Air Pollution During Growth: Accounting for Governance and Vulnerability
Author(s)
Dasgupta, Susmita; Hamilton, Kirk; Pandey, Kiran; Wheeler, David
Abstract
New research on urban air pollution casts doubt on the conventional view of the relationship between economic growth and environmental quality. This view holds that pollution automatically increases until societies reach middle-income status because poor countries have neither the institutional capacity nor the political commitment necessary to regulate polluters. Some policymakers and researchers have cited this model (called the “environmental Kuznets curve, ” or EKC) when arguing that developing countries should ” grow first, clean up later. ” However, new evidence suggests that the EKC model is misleading because it mistakenly assumes that strong environmental governance is not possible for poor countries. As the authors show in this paper, the empirical relationship between pollution and income becomes much weaker when measures of governance are added to the analysis. Their results also suggest that previous research has underestimated the effect of geographic vulnerability (climate and terrain factors) on air quality. The authors find that weak governance and geographic vulnerability alone can account for the crisis levels of air pollution in many developing country cities.

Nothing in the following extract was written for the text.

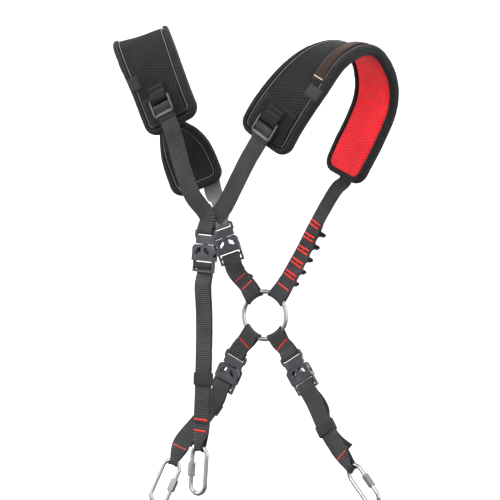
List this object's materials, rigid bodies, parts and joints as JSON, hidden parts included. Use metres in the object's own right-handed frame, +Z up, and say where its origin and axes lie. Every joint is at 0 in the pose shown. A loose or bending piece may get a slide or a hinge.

When these factors are combined with income and population effects, the authors have a sufficient explanation for the fact that some cities already have air quality comparable to levels in Organization for Economic Cooperation and Development (OECD) urban areas. To summarize, their results suggest that the maxim ” grow first, clean up later ” is too simplistic. Appropriate urban growth strategies can steer development toward cities with lower geographic vulnerability, and governance reform can reduce air pollution significantly, long before countries reach middle-income status.